__WHAT IS NEEDED__.
Copy every line of the data that includes the string "from".

>> begin

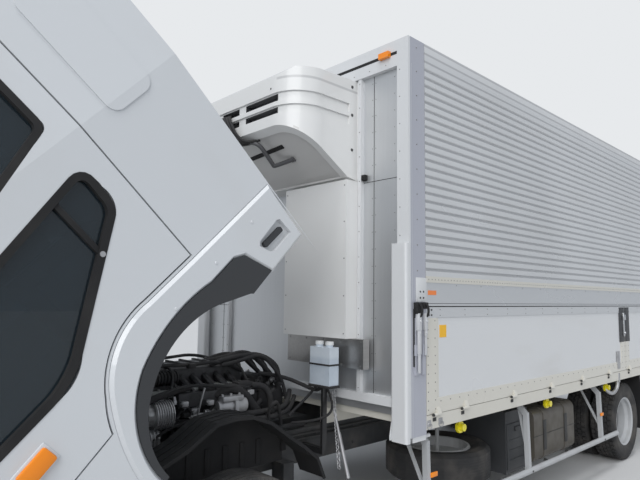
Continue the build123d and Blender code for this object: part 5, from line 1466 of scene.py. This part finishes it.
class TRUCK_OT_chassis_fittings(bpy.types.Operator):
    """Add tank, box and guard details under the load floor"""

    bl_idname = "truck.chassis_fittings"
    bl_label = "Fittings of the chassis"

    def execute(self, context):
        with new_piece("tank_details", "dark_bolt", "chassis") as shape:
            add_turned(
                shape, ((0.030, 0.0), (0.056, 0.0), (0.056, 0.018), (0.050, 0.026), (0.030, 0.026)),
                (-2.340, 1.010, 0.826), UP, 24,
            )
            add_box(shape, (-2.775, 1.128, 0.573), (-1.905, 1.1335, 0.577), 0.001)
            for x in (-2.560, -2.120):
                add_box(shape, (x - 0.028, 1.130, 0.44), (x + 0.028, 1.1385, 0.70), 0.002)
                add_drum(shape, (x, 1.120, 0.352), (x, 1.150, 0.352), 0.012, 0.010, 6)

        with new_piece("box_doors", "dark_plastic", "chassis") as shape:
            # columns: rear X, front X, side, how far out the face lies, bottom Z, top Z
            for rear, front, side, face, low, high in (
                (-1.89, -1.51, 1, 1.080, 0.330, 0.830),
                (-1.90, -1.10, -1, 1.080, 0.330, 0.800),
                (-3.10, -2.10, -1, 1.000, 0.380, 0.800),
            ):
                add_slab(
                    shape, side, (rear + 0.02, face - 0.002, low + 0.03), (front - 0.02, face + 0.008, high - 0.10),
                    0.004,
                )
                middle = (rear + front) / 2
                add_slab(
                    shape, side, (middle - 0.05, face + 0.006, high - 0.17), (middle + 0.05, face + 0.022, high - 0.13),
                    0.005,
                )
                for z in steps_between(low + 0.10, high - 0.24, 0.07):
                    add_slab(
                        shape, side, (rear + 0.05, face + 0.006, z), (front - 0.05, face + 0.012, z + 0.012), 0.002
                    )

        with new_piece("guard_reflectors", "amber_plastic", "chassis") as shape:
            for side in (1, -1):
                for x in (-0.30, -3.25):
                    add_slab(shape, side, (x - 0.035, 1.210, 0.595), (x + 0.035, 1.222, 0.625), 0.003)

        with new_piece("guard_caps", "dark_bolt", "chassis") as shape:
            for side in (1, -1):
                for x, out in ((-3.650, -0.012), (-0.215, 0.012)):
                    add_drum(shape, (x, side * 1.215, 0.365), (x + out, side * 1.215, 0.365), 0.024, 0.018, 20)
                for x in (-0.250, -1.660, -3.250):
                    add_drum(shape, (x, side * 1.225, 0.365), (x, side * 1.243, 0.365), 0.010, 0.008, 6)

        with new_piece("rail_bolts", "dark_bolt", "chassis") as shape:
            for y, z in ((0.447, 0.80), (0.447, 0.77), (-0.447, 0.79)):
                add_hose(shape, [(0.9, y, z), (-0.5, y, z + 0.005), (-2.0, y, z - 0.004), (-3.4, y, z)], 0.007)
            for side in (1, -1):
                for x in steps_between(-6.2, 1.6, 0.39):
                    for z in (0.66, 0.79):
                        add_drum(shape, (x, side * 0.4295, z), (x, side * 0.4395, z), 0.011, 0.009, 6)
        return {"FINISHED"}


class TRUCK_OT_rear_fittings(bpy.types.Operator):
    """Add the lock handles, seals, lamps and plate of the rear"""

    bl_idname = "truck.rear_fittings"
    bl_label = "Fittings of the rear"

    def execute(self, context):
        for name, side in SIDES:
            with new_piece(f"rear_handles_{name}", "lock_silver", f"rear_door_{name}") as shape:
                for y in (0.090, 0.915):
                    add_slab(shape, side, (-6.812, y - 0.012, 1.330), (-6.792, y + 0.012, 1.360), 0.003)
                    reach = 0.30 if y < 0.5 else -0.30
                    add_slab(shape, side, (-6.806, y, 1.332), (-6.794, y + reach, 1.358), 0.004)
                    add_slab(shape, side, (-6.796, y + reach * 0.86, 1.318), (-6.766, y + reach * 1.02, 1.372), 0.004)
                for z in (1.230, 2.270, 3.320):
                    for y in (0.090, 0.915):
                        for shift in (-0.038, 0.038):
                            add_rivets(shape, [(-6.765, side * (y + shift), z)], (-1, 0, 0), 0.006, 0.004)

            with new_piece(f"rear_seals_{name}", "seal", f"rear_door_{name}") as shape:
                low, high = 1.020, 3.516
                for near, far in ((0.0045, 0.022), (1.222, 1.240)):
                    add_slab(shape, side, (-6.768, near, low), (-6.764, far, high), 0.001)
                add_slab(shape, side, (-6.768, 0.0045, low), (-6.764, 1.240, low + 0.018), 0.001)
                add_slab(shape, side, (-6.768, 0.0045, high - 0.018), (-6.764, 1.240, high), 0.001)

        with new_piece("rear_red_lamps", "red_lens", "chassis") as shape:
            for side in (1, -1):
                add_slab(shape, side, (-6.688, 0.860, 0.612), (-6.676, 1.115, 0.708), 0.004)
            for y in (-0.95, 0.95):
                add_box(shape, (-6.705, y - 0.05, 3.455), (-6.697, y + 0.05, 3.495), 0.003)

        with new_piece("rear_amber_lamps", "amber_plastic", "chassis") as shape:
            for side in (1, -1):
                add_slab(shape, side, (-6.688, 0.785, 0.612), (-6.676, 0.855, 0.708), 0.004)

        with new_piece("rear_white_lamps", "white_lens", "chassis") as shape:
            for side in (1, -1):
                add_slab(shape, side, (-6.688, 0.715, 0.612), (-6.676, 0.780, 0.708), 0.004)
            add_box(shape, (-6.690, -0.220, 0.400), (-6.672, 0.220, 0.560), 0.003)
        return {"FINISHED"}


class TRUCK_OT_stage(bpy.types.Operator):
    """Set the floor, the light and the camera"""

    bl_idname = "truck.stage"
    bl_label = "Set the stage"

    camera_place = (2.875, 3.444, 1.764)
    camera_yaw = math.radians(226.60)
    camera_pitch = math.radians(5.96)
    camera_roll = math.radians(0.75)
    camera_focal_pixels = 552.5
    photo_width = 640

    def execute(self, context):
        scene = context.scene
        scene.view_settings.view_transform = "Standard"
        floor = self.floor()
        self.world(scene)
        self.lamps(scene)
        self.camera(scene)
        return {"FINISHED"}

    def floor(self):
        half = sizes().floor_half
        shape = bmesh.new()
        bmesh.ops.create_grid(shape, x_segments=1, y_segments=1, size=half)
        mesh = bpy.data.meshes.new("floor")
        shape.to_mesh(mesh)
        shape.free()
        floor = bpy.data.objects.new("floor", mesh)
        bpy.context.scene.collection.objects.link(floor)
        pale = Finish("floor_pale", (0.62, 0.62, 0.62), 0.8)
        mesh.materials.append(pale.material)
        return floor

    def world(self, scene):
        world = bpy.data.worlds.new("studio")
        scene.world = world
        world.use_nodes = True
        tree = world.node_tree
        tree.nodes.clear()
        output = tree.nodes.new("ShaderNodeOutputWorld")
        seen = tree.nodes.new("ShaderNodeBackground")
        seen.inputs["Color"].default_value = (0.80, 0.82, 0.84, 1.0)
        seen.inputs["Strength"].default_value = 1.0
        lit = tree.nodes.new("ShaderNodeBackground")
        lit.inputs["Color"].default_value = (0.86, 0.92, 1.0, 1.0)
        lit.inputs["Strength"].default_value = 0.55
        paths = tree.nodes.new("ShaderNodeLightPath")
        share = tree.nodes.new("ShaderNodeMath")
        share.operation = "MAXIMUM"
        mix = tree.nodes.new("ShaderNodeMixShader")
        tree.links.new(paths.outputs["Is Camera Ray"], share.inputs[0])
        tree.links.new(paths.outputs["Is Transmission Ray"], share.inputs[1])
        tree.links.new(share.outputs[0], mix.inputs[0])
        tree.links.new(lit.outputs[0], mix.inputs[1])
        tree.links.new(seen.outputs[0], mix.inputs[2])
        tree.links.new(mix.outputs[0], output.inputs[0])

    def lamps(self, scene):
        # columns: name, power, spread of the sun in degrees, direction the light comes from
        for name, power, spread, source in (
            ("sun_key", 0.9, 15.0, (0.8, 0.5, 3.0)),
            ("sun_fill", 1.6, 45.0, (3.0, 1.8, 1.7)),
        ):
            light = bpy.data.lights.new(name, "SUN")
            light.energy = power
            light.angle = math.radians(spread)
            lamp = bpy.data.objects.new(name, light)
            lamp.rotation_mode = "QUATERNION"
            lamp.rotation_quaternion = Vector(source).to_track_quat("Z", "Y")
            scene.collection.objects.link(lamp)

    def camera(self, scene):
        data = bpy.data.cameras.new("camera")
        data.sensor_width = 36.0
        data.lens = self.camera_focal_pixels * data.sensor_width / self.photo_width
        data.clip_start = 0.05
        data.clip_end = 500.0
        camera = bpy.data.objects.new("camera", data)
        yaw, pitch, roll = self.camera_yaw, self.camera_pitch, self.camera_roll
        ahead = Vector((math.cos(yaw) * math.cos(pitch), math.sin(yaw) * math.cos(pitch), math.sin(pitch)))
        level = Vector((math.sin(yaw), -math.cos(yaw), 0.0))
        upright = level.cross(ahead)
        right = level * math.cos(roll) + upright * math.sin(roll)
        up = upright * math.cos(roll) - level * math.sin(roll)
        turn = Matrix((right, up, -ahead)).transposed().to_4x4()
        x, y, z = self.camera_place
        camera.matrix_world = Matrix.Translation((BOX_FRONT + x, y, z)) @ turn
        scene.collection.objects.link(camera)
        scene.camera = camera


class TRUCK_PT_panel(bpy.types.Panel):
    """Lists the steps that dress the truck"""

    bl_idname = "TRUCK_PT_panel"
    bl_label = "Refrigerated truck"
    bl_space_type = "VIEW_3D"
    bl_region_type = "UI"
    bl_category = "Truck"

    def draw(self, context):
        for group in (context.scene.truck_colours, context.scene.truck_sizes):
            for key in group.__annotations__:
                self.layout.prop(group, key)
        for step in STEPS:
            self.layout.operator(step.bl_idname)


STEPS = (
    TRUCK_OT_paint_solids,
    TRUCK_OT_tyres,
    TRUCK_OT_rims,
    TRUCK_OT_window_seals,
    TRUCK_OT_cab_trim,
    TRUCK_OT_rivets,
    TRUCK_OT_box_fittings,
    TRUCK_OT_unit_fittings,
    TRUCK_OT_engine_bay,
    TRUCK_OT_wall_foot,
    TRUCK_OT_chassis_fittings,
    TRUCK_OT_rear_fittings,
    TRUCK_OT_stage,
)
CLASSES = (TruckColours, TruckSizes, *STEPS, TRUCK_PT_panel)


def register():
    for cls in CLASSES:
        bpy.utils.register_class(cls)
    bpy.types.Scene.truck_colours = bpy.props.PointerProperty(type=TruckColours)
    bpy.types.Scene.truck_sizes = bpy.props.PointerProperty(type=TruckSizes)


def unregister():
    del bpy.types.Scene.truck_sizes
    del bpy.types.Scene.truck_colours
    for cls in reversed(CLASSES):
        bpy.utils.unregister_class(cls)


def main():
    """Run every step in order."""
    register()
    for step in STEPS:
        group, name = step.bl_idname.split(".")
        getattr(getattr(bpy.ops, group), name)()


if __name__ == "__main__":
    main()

>> end

__TASK SOLUTION__.
Continue the build123d and Blender code for this object: part 5, from line 1466 of scene.py. This part finishes it.
        # columns: name, power, spread of the sun in degrees, direction the light comes from